Falando de Literatura

Os Relógios de Dalí - A Poeta e o Tempo - por Jandira Zanchi

29 jan 2017 às 07:06

O e-book "Os Relógios de Dalí" de Isabel Florinda Furini pode ser adquirido no:
https://www.kobo.com/br/en/ebook/os-relogios-de-dali

A poetisa Jandira Zanchi fala sobre o livro:


Os Relógios de Dalí - A Poeta e o Tempo
REFLEXOS


no mundo das sombras
(com neblina nos olhos)
enxergamos o cenário


o amorfo
e os relógios desse quadro
observam-nos
e revelam faces ocultas
de nosso extinto passado.

Isabel Furini



Os relógios são , de todo o instrumental moderno da vida civilizada, monstros, enigmas e sedução, objetos que transcendem seu aspecto funcional por englobar, na estranha metafísica de sua função, toda a dramática existência humana. Eles revelam, minuto por minuto, segundo a segundo, a temporalidade de todo gesto, de toda forma e consistência da matéria. Mudos ou ritmando algumas badaladas são docemente sinistros. Avisam, no mundo criado para ilusão e segurança, o apagar de todas as cenas, a finitude dos amores e das escravidões, as rígidas leis da matéria, das formas e também dos sonhos. Concretizam o medo humano da morte contabilizando em frações criadas por homens e anunciam: tal fase ou sentimento dura tanto e já foram marcados esses movimentos, então, se preparem para os próximos e juntem algumas linhas de esquecimento, é necessário apagar da memória individual os nódulos, já sem vida, das suas emoções.

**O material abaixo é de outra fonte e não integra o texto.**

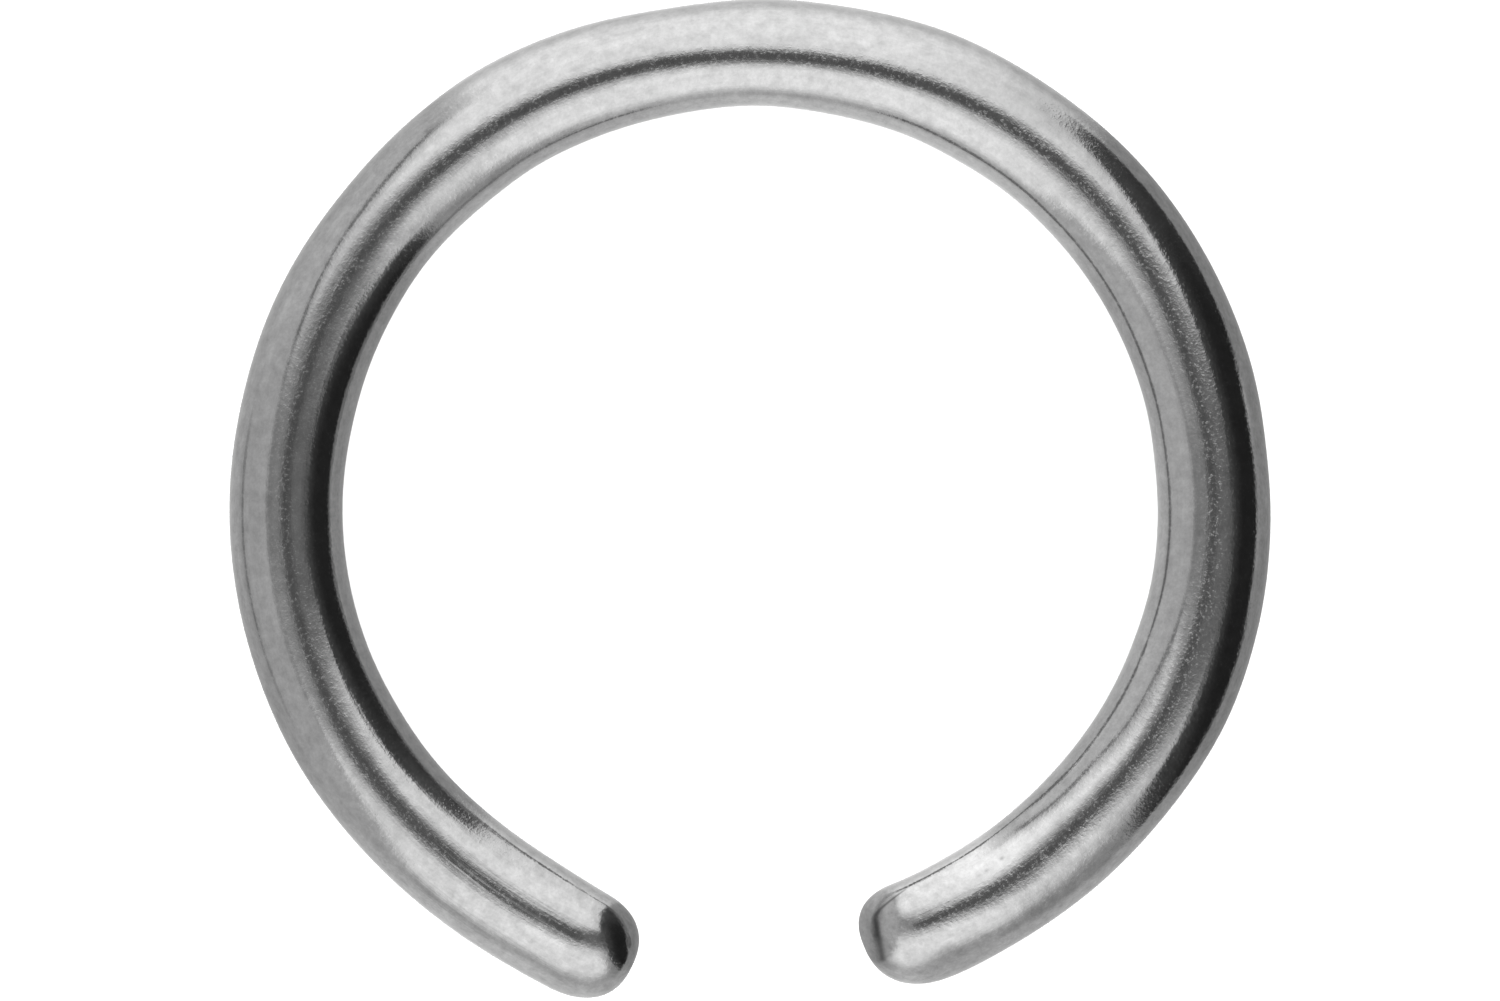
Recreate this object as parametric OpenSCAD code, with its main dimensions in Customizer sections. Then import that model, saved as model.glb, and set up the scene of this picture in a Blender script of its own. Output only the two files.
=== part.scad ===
// Open ring of a captive bead ring: one length of round wire bent to a circle.
// The gap takes a bead with a dimple on each side, which the ring's spring would hold.
// It lies flat on z = 0, with its centre over the origin and its gap towards -Y.

/* [Wire] */
// Thickness of the round wire, 14 gauge
wire_d = 1.6; // [1.2:0.1:2.4]

/* [Ring] */
// Clear width inside the ring, from wire to wire, as the mean of its width and depth
inner_d = 11.4; // [9:0.1:16]
// How far the centre of each bend lies from the ring's, which makes the ring wider than deep
shift = 0.24; // [0.02:0.02:0.4]
// Straight distance between the tips of the two ends
gap = 3.1; // [2:0.1:4.5]

/* [Ends] */
// How far each end's rounded dome stands out beyond the wire's flank
dome_h = 0.7; // [0.4:0.05:1]
// Length of wire left straight behind the left end's dome
left_stub = 0.95; // [0.35:0.05:1.5]
// Length of wire left straight behind the right end's dome
right_stub = 0.35; // [0.35:0.05:1.5]
// Lean of the left end's dome in degrees, above zero where its outer side is the longer
left_lean = 2; // [-12:1:12]
// Lean of the right end's dome in degrees, above zero where its outer side is the longer
right_lean = -10; // [-12:1:12]

/* [Hidden] */
$fn = 96;
wire_r = wire_d / 2;
mid_r = (inner_d + wire_d) / 2;
// Two tighter bends at the sides meet two slacker ones, front and back, on the diagonals
side_r = mid_r - shift / sqrt(2);
front_r = mid_r + shift / sqrt(2);

// Angle from the middle of the gap to where the front bend gives way to a stub
function turn(stub) =
    let (l = stub + dome_h)
    asin(gap / 2 / norm([front_r, l])) + atan(l / front_r);

// A stretch of bent wire about a centre, from one angle to another
module bend(radius, centre, from, to) {
    translate(centre)
        rotate([0, 0, from])
            rotate_extrude(angle = to - from)
                translate([radius, 0])
                    circle(r = wire_r);
}

// One end: a stub and its dome along +Z, slid over each other so that the face leans
module tip(stub, lean) {
    reach = stub + dome_h;
    intersection() {
        multmatrix([[1, 0, 0, 0], [0, 1, 0, 0], [tan(lean), 0, 1, 0]]) {
            translate([0, 0, -stub])
                cylinder(r = wire_r, h = 2 * stub);
            translate([0, 0, stub])
                scale([1, 1, dome_h / wire_r])
                    sphere(r = wire_r);
        }
        translate([-wire_d, -wire_d, 0])
            cube([2 * wire_d, 2 * wire_d, 2 * reach]);
    }
}

// The left front quarter of the wire up to its end; mirrored, it is the right one
module front(stub, lean) {
    bend(front_r, [0, shift, 0], 225, 270 - turn(stub));
    translate([0, shift, 0])
        rotate([0, 0, 270 - turn(stub)])
            translate([front_r, 0, 0])
                rotate([-90, 0, 0])
                    tip(stub, lean);
}

module ring() {
    color("silver")
        translate([0, 0, wire_r]) {
            front(left_stub, left_lean);
            bend(side_r, [-shift, 0, 0], 135, 225);
            bend(front_r, [0, -shift, 0], 45, 135);
            bend(side_r, [shift, 0, 0], -45, 45);
            mirror([1, 0, 0])
                front(right_stub, right_lean);
        }
}

ring();
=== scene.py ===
from math import radians

import bpy
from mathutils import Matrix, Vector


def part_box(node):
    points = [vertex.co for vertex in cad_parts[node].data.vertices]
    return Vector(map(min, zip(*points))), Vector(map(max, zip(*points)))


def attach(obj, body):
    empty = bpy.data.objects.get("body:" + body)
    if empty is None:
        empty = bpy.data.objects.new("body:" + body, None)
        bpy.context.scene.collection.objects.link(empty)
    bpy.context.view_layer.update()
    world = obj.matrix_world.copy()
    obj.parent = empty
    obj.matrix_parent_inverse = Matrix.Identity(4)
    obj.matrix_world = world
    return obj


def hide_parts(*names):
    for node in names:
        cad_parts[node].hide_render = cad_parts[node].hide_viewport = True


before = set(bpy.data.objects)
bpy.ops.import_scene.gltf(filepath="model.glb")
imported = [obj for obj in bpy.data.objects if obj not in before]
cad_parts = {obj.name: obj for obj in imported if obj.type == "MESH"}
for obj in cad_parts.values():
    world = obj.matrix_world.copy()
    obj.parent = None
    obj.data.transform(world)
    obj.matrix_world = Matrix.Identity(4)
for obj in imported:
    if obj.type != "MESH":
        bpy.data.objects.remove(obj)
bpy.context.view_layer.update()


# The ring is one length of round surgical steel wire. It was bent round a mandrel until its ends nearly
# met, and it sprang back a little, so it is wider than deep. Each end was tumbled to a blunt, flattened
# dome. The bending and the buffing left the wire slightly out of round, by a few hundredths of a mm.
class Value:
    """A socket of a node tree. Sums written with it add Math nodes to the tree."""

    def __init__(self, tree, socket):
        self.tree = tree
        self.socket = socket

    def node(self, kind, settings=None, sockets=None, which=0):
        """Adds one node, gives its sockets their values or links, and returns one of its outputs."""
        made = self.tree.nodes.new(kind)
        for name, setting in (settings or {}).items():
            setattr(made, name, setting)
        for key, value in (sockets or {}).items():
            if isinstance(value, Value):
                self.tree.links.new(value.socket, made.inputs[key])
            else:
                made.inputs[key].default_value = value
        return Value(self.tree, made.outputs[which])

    def math(self, operation, *others):
        return self.node("ShaderNodeMath", {"operation": operation}, dict(enumerate((self, *others))))

    def clamp(self):
        return self.math("MAXIMUM", 0.0).math("MINIMUM", 1.0)

    def step(self, low, high):
        """0 up to low, 1 from high on, and a smooth rise between them."""
        return self.node(
            "ShaderNodeMapRange",
            {"interpolation_type": "SMOOTHSTEP"},
            {"Value": self, "From Min": low, "From Max": high},
        )

    def hump(self, centre, width, height=1.0):
        """A rounded rise of that height round a centre, nearly gone at twice its width."""
        offset = (self - centre) / width
        return (offset * offset * -1.0).math("EXPONENT") * height

    def __add__(self, other):
        return self.math("ADD", other)

    def __sub__(self, other):
        return self.math("SUBTRACT", other)

    def __mul__(self, other):
        return self.math("MULTIPLY", other)

    def __truediv__(self, other):
        return self.math("DIVIDE", other)

    def __pow__(self, other):
        return self.math("POWER", other)

    def __rsub__(self, other):
        return self.node("ShaderNodeMath", {"operation": "SUBTRACT"}, {0: other, 1: self})

    def __rtruediv__(self, other):
        return self.node("ShaderNodeMath", {"operation": "DIVIDE"}, {0: other, 1: self})

    __radd__ = __add__
    __rmul__ = __mul__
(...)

O quadro de Salvador Dali, A persistência da Memória, se tornou um dos símbolos da arte e estilo de vida do pintor surrealista. Os relógios, ou o tempo, se derretem, desmanchando no líquido das horas a formatação das estórias que o passado levou. As pegadas se diluem em novas pegadas, e o mundo conhecido de cada um de nós vai se apagando ou derretendo até desmanchar a própria contagem desse tempo. Mas, a memória, talvez um pouco confusa e também contaminada pela entropia que segue toda formação, segue adiante refazendo seus passos , recriando em contínuas montagens de fatos e imagens a história de cada personagem humano. E já desfeita de sua real motivação entrega outra memória para outras gerações e formações para que se inclua entre outros fragmentos também recriados, que procuram fazer acreditar que um único fio os une.

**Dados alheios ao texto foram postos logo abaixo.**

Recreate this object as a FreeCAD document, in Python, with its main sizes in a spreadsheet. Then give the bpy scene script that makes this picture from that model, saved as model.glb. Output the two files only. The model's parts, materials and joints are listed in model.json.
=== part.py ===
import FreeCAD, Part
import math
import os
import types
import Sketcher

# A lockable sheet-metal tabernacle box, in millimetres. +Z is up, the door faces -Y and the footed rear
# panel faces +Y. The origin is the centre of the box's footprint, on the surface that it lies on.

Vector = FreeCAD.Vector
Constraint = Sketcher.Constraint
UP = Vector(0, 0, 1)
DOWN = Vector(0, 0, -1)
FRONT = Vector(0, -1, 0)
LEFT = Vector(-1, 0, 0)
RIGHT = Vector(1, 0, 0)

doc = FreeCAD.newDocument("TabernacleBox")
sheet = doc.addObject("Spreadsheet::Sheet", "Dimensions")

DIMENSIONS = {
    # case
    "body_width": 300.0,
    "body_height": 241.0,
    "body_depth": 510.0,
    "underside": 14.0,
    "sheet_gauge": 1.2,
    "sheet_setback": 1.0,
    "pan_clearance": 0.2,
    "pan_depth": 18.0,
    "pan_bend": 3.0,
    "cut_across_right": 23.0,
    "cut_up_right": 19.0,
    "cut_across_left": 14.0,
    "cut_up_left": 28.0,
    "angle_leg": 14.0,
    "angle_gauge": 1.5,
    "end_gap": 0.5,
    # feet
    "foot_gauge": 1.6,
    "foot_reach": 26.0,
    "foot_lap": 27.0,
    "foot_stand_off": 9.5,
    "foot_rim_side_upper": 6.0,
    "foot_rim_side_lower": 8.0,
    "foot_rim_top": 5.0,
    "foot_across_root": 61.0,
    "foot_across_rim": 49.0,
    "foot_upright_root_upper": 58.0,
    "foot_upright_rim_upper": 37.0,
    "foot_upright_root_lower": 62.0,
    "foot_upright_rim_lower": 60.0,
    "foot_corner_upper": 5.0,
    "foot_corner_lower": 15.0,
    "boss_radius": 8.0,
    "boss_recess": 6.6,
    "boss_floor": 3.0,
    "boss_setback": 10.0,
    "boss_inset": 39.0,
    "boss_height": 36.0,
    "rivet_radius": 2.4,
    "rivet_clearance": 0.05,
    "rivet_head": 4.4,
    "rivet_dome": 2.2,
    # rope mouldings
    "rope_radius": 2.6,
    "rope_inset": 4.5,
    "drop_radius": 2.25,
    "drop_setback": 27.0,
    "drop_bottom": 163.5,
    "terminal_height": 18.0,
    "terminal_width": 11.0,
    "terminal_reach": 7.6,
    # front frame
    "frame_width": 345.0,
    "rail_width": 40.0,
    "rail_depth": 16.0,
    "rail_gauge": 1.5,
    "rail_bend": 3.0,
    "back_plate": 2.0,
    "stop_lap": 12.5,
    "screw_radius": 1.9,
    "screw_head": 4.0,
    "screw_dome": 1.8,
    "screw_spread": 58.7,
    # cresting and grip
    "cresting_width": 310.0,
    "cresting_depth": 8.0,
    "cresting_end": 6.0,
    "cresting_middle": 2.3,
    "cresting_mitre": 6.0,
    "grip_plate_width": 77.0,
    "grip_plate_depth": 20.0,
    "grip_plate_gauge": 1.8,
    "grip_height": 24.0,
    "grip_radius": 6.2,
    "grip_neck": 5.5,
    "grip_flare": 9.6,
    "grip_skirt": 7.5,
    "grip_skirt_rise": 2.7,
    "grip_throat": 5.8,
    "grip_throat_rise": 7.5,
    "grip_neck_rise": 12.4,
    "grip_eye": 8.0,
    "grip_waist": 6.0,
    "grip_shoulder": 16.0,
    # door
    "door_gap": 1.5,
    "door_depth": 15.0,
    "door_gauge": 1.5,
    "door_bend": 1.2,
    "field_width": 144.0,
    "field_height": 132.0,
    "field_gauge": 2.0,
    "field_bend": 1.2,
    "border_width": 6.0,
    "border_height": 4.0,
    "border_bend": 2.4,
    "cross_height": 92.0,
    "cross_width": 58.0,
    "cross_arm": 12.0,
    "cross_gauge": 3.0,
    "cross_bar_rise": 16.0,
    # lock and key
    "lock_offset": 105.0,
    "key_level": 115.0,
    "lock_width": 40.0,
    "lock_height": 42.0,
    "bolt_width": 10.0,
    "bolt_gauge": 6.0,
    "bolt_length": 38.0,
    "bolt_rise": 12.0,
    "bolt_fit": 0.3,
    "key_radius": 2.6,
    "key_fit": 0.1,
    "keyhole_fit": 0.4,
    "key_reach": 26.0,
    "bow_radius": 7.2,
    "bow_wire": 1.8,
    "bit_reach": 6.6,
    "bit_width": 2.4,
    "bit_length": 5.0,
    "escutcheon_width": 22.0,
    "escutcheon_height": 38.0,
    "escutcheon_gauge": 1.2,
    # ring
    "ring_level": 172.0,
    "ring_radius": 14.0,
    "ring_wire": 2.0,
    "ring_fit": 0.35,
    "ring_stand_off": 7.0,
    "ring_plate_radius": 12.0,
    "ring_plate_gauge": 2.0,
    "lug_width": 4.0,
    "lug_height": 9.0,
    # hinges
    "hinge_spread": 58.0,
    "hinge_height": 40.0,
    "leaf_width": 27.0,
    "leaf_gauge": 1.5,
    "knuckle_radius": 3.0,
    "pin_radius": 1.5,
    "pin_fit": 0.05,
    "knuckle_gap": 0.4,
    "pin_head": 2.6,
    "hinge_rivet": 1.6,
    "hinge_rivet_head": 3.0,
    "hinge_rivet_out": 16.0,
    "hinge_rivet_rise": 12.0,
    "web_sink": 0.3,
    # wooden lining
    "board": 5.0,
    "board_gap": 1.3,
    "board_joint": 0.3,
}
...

A poeta Isabel Furini acompanha os sentimentos que o tempo atrelado ao relógio de Dali , também imolado pelo tempo, sussurram para sua consciência/inconsciência. Impressões que só podem ser digeridas e expostas pela voz da poesia, pois não são exatas, antes, flutuam, se transformando a cada dia, a cada movimento, imprevisível, da memória. Em Mosaico Psíquico, narra a poeta :o passado é relógio mole e quebrado/ – foi-se./mas o passado criou condicionamentos/ e pode ser metamorfoseado/em foice, para anunciar ainda que:enquanto o presente é transformado/em um mar/ de angustiantes sentimentos/e de pesadelos (cinzentos).


O passado então é o cutelo, que distante e quase divino, nos julga. O presente, quase sempre, diluímos em nossos sentimentos (água). E indagamos, e a poeta também passeia pelos duros desmandos da dúvida, do medo, da insegurança. Em Indagações: onde estão o rio Estígia/a linha do horizonte/e a barca de Caronte?/quem criou a matriz?/quem marca a diretriz?


As deformações da memória não lhe escapam. São ditas em rápidos e sucintos versos, arredondados direto para o centro da dor, (em Rio): sonhos transtornados encalham no vazio/certezas rasgadas ancoram nos cais do tempo/provisórias certezas/pedras jogadas no rio de Heráclito....... paranoico-críticos o relógios de Dali/registram a deformação da memória.


Isabel Furini se detém em todas as perguntas, desassombra todas as ilusões e fantasias que jogamos na margem do tempo, aquelas com as quais brincamos, crianças em corpos de adultos, vencidos renitentes, implacáveis na constante auto sugestão de caminhar em algum percurso alheio aos processos de desmanche e deformação do tempo. Talvez por isso a autora escolheu como imagem, desse tempo madrasta, os derretidos relógios do surrealista, pois são marcadores de tempo, porém, se desmancham de forma terna e brincalhona, dignos e cientes de todas as transformações.


Jandira Zanchi


Jandira Zanchi é poeta e ficcionista, autora, entre outros, de Gume de Gueixa (Editora Patuá, 2013). Tem lançamento para breve de Área de Corte com a mesma editora. Integra o conselho editorial de mallarmargens revista de poesia e arte contemporânea.